Refreshed perspective

Published by under thinking

I am keen to write a new application. I have been searching for an application where I can dump snippets of text to record notes, dreams, thoughts, story ideas, events and observations, but I always reach a stage where I’ve put a certain amount in and things are beginning to get lost. There is a trade-off between ease of entry, ease of search and ease of discovery.

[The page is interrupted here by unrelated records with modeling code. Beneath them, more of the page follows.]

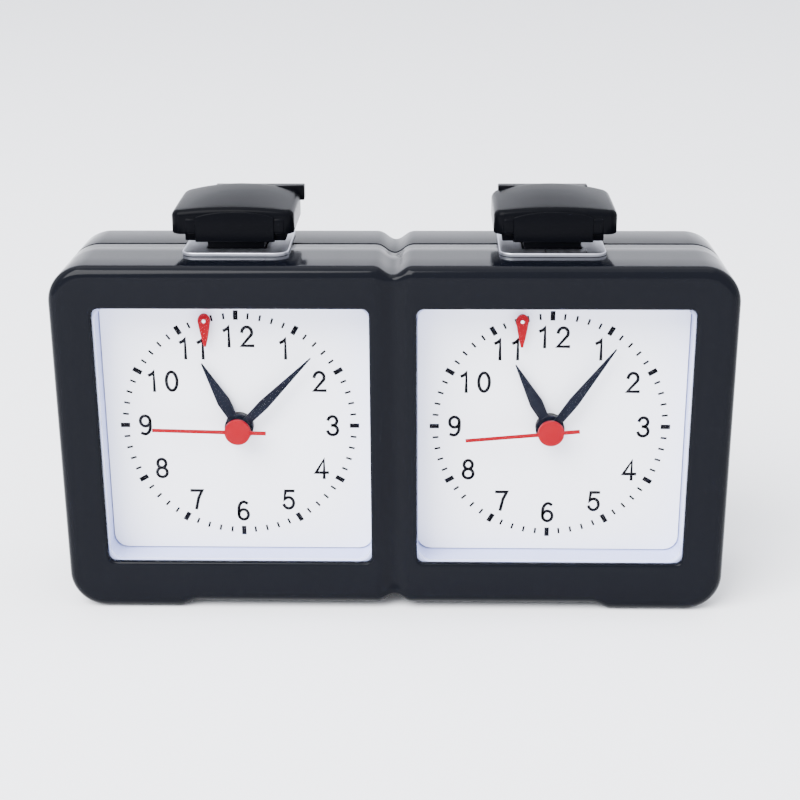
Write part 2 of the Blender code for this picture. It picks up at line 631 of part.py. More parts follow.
def motion_work(side, sign, parts, cutters):
    """Minutes to hours: 10 to 30 teeth, then 8 to 32."""
    centre = (sign * DIAL_X, 0, DIAL_Z)
    to_motion = direction((0.0, 0.0), MOTION_ARBOR)
    hour_disc = gear_mesh(32, 0.0005, HOUR_LAYER_Y, HOUR_TUBE[0], gap_towards(32, to_motion))
    hour_tube = tube_mesh(-0.0152, HOUR_LAYER_Y + 0.0001, HOUR_TUBE[0] + 0.00001, HOUR_TUBE[1])
    union_mesh(f"{side}_hour_wheel", hour_disc, [hour_tube], "gear_plastic", parts, cutters, centre)
    motion_disc = gear_mesh(30, 0.0005, MOTION_LAYER_Y, 0, to_motion + 180)
    motion_pinion = pinion_mesh(8, 0.0005, -0.0082, MOTION_LAYER_Y, 0, to_motion + 180)
    arbor = (centre[0] + MOTION_ARBOR[0], 0, centre[2] + MOTION_ARBOR[1])
    union_mesh(f"{side}_motion_wheel", motion_disc, [motion_pinion], "gear_plastic", parts, cutters, arbor)
    cannon = pinion_mesh(10, 0.0005, -0.0071, -0.0061, MINUTE_TUBE[0], gap_towards(10, to_motion))
    cannon_tube = tube_mesh(-0.0169, -0.0065, MINUTE_TUBE[0] + 0.00001, MINUTE_TUBE[1])
    union_mesh(f"{side}_cannon_pinion", cannon, [cannon_tube], "brass", parts, cutters, centre)


def motor(side, sign, parts, cutters):
    """Stator plate round the rotor, and the coil on its crossbar."""
    centre = (sign * DIAL_X, 0, DIAL_Z)
    frame = [(-0.004, 0.008), (0.019, 0.008), (0.019, 0.021), (-0.004, 0.021)]
    opening = [(-0.0005, 0.0155), (0.0155, 0.0155), (0.0155, 0.018), (-0.0005, 0.018)]
    rotor_hole = circle(*ROTOR_ARBOR, 0.0034, 16)
    stator = slab_mesh([frame, opening, rotor_hole], STATOR_Y - 0.0005, STATOR_Y + 0.0005)
    add(f"{side}_motor_stator", stator, "steel", parts).location = centre
    reach = 0.0067
    flange = 0.0008
    profile = [(0.0017, reach), (0.0026, reach), (0.0026, reach - flange), (0.0022, reach - flange),
               (0.0022, flange - reach), (0.0026, flange - reach), (0.0026, -reach), (0.0017, -reach)]
    coil = turned_mesh([(radius + 0.0005, y) for radius, y in profile], 16)
    coil.transform(Matrix.Rotation(math.radians(-90), 4, "Z"))
    thing = add(f"{side}_motor_coil", moved(coil, 0.0075, STATOR_Y, 0.0195), "copper", parts)
    thing.location = centre


def power(side, sign, parts, cutters):
    """Circuit board, battery cell with its spring, battery cover and setting knob."""
    x = sign * DIAL_X
    board = rounded_rectangle(x, DIAL_Z - 0.0185, 0.034, 0.008, 0.001, 2)
    add(f"{side}_circuit_board", slab_mesh([board], 0.0025, 0.0035), "board", parts)
    half = CELL_LENGTH / 2
    cell = turned_mesh([(0, half), (0.0027, half), (0.0027, half - 0.0012), (CELL_RADIUS - 0.0008, half - 0.0012),
                        (CELL_RADIUS, half - 0.002), (CELL_RADIUS, -half + 0.0006), (CELL_RADIUS - 0.0006, -half),
                        (0, -half)], 20)
    cell.transform(Matrix.Rotation(math.radians(-90), 4, "Z"))
    add(f"{side}_battery", cell, "brass", parts).location = (x, CELL_Y, CELL_Z)
    contact_spring(side, x - half, parts)
    cover = rounded_rectangle(x, CELL_Z, COVER_WIDTH, COVER_HEIGHT, 0.0015, 2)
    lid = slab_mesh([cover], REAR_Y - 0.0017, REAR_Y)
    thing = add(f"{side}_battery_cover", lid, "black_gloss", parts)
    grip = box_mesh((x - 0.006, REAR_Y - 0.0005, CELL_Z + 0.0050), (x + 0.006, REAR_Y + 0.0008, CELL_Z + 0.0060))
    cut(thing, grip, cutters, "UNION")
    knob = turned_mesh([(0, KNOB_BACK_Y), (KNOB_RADIUS - 0.0008, KNOB_BACK_Y), (KNOB_RADIUS, KNOB_BACK_Y - 0.0008),
                        (KNOB_RADIUS, KNOB_FRONT_Y), (0.0016, KNOB_FRONT_Y), (0.0016, 0.0008), (0.0008, 0.0004),
                        (0.0008, MOTION_LAYER_Y + 0.0007), (0, MOTION_LAYER_Y + 0.0007)], 32)
    thing = add(f"{side}_setting_knob", knob, "black_gloss", parts)
    thing.location = (x + MOTION_ARBOR[0], 0, DIAL_Z + MOTION_ARBOR[1])


def contact_spring(side, cell_end_x, parts):
    """The coil spring that presses on the flat end of the cell."""
    turns = 3
    per_turn = 10
    length = 0.0036
    curve = bpy.data.curves.new(f"{side}_contact_spring", "CURVE")
    curve.dimensions = "3D"
    curve.bevel_depth = 0.0003
    curve.bevel_resolution = 1
    curve.use_fill_caps = True
    spline = curve.splines.new("POLY")
    count = turns * per_turn
    spline.points.add(count)
    for i, point in enumerate(spline.points):
        turn = 2 * math.pi * i / per_turn
        radius = 0.0025 + 0.0020 * i / count
        x = cell_end_x - 0.0007 - length * i / count
        point.co = (x, CELL_Y + radius * math.cos(turn), CELL_Z + radius * math.sin(turn), 1)
    thing = bpy.data.objects.new("spring_wire", curve)
    bpy.context.scene.collection.objects.link(thing)
    bpy.context.view_layer.update()
    add(f"{side}_contact_spring", mesh_of(thing), "steel", parts)


def main():
    clear_scene()
    parts = new_collection("chess_clock")
    cutters = new_collection("cutters", hidden=True)
    front_housing(parts, cutters)
    rear_housing(parts, cutters)
    case_screws(parts, cutters)
    rocker(parts, cutters)
    for side, sign in SIDES:
        dial_parts(side, sign, parts)
        hands(side, sign, parts, cutters)
        flag(side, sign, parts)
        button(side, sign, parts, cutters)
        movement_case(side, sign, parts, cutters)
        going_train(side, sign, parts, cutters)
        motion_work(side, sign, parts, cutters)
        motor(side, sign, parts, cutters)
        power(side, sign, parts, cutters)


main()
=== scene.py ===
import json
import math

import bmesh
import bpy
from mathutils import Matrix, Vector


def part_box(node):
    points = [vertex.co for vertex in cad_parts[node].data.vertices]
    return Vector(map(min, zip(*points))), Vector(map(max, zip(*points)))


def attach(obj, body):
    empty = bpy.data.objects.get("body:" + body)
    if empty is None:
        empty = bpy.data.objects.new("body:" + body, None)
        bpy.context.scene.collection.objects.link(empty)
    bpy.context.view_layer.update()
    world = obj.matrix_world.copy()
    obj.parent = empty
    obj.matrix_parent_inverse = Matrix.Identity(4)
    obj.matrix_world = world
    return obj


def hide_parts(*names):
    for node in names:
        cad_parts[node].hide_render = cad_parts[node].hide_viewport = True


bl_info = {
    "name": "Twin Dial Chess Clock",
    "version": (1, 0, 0),
    "blender": (4, 5, 0),
    "location": "3D View > Sidebar > Chess Clock",
    "description": "Builds the visible surfaces of a twin-dial chess clock around its engineering model",
    "category": "Object",
}

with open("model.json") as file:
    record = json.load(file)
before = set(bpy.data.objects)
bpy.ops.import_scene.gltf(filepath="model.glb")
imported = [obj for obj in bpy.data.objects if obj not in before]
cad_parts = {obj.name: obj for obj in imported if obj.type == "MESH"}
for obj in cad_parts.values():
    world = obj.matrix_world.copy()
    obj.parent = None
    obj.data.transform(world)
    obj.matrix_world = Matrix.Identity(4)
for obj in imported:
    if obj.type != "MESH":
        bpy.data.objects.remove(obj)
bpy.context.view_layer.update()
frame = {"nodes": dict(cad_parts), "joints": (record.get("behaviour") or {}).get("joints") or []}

MM = 0.001
SIDES = ("left", "right")

# Places and sizes that the frame already holds
CASE_LOW, CASE_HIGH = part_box("front_housing")
FRONT_Y = CASE_LOW.y
PARTING_FRONT_Y = CASE_HIGH.y
PARTING_REAR_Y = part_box("rear_housing")[0].y
HALF_WIDTH = CASE_HIGH.x
CASE_TOP = CASE_HIGH.z
# The flat of the back, which the battery covers lie flush with
REAR_FACE_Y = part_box("left_battery_cover")[1].y - 0.8 * MM
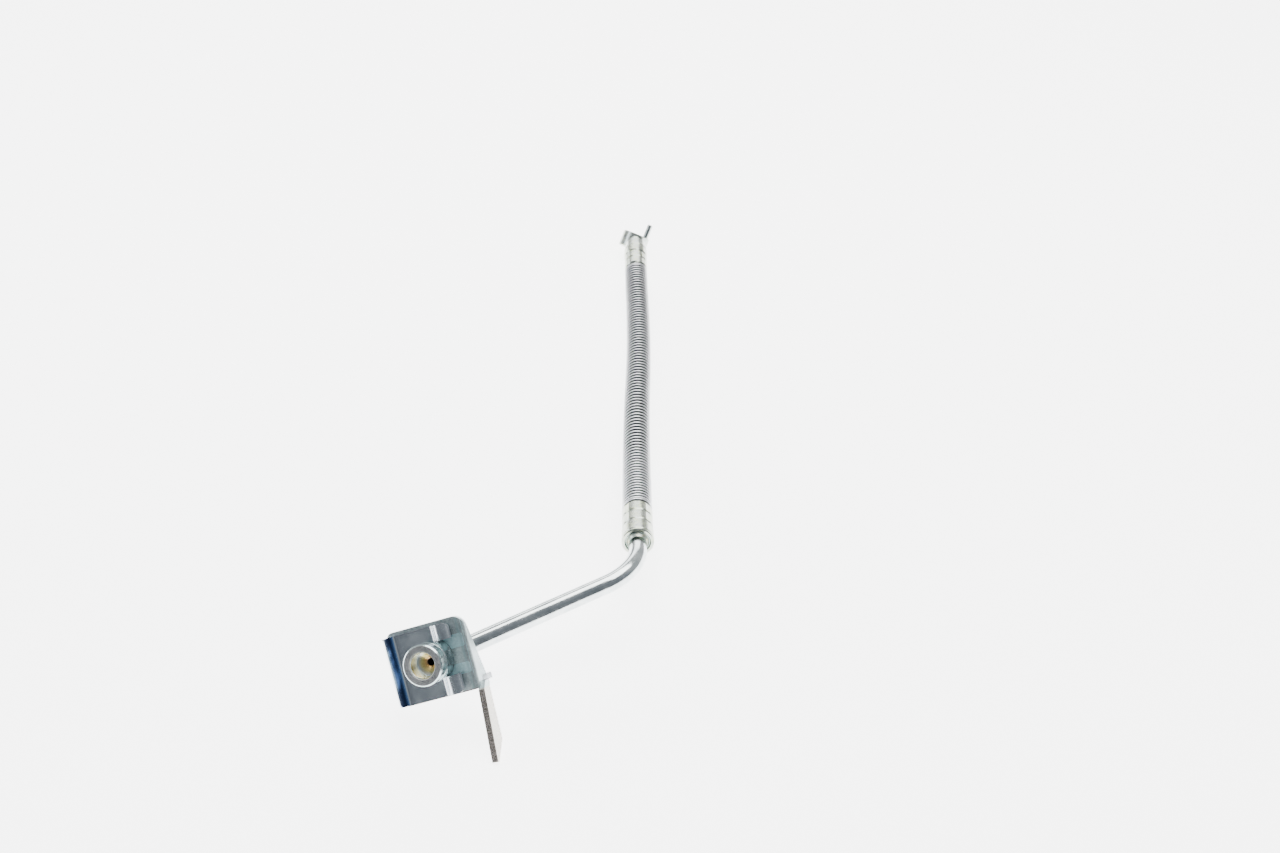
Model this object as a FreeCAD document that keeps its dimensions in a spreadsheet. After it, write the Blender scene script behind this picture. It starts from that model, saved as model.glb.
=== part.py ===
import FreeCAD, Part
import math
import os
from FreeCAD import Vector, Placement, Rotation

# Flexible hydraulic brake hose assembly, millimetres, +Z up, lying on its floor at Z = 0.
# The hose runs away along +Y.  A bent steel tube joins it to a female port fitting, which a
# U clip holds in a stamped bracket.  The far end is an angled banjo with a locating pin.

os.makedirs("parts", exist_ok=True)
doc = FreeCAD.newDocument("BrakeHose")
sheet = doc.addObject("Spreadsheet::Sheet", "Dims")


class Q:
    """A size: its number, and the expression that gives it from the sheet."""

    def __init__(self, v, e):
        self.v = float(v)
        self.e = e

    def __add__(self, o):
        o = q(o)
        return Q(self.v + o.v, "(%s + %s)" % (self.e, o.e))

    def __radd__(self, o):
        return q(o) + self

    def __sub__(self, o):
        o = q(o)
        return Q(self.v - o.v, "(%s - %s)" % (self.e, o.e))

    def __rsub__(self, o):
        return q(o) - self

    def __mul__(self, o):
        o = q(o)
        return Q(self.v * o.v, "(%s * %s)" % (self.e, o.e))

    def __rmul__(self, o):
        return q(o) * self

    def __truediv__(self, o):
        o = q(o)
        return Q(self.v / o.v, "(%s / %s)" % (self.e, o.e))

    def __neg__(self):
        return Q(-self.v, "(0 - %s)" % self.e)


def q(x):
    return x if isinstance(x, Q) else Q(x, "%.5f" % x if x >= 0 else "(0 - %.5f)" % -x)


rows = [0]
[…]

Notes need to be easy to make (the easy bit), easy to search (the not-so-hard bit), but also easy to re-discover (the hard bit). If notes are really easy to make, you can make thousands and, with a bit of tagging magic, you can make them very easy to find again. The trouble is that you don’t always know when a note you made might be desirable to find again. By necessity, successful search can only really work if you either know the note you need to find, or you had a clear idea when you made the note of what it might be useful for in the future. You can search for, say, all notes that you have that concern Project A, but that won’t turn up the notes that you didn’t realise at the time you made them were relevant to Project A (tag search), or that you explicitly know will be useful (text search). It certainly won’t turn up a note that was made before you had even started Project A (no relevant tags) and can’t remember making (what text would you search for?). Clearly you will get lucky sometimes and relevant notes from the distant past will contain the right text to be returned on a search, but what about the more obtuse notes? Ones that don’t contain the “correct” text? Ones that highlight dim connections that the software couldn’t hope to make unaided?

The benefit of paper is that you touch, see and read other notes as you flick through looking for the note you want. It may take longer to search for a known note, but the act of searching gives you refreshed perspective on notes that otherwise would have remained unseen. Electronic tools are good at creating groupings based on tags and text, but paper notes can create groupings based on how you scooped them off the table when you finished brainstorming, or how they were shoved in a drawer and mixed in with your other notes. Real notes, whether on sheets of paper or individually recorded on Post-Its or notecards, can have spatial relationships that have no dependence on their contextual relationships. As I look through to find a note relating to a fishing trip I made four years ago, I may see a note that I made at that time which gives me a great new insight into a current project. Would I have reviewed that old note if I had searched in a database for the fishing note? Probably not. Does it matter? I think yes.

What I want is an application that can give me a refreshed perspective on all of my notes, and preferably at a time when it will be relevant. Clearly it can’t simply be a case of periodically showing me all my past notes with no sorting, as that would mean I reviewed far too many notes that were interesting but not useful. But how do I know which old notes might benefit from this refreshed perspective? If tags and text search don’t cover it all, what connections can be made to provide this oblique search? What can I do to create spatial connections between collections of zeroes and ones on a magnetic storage disk?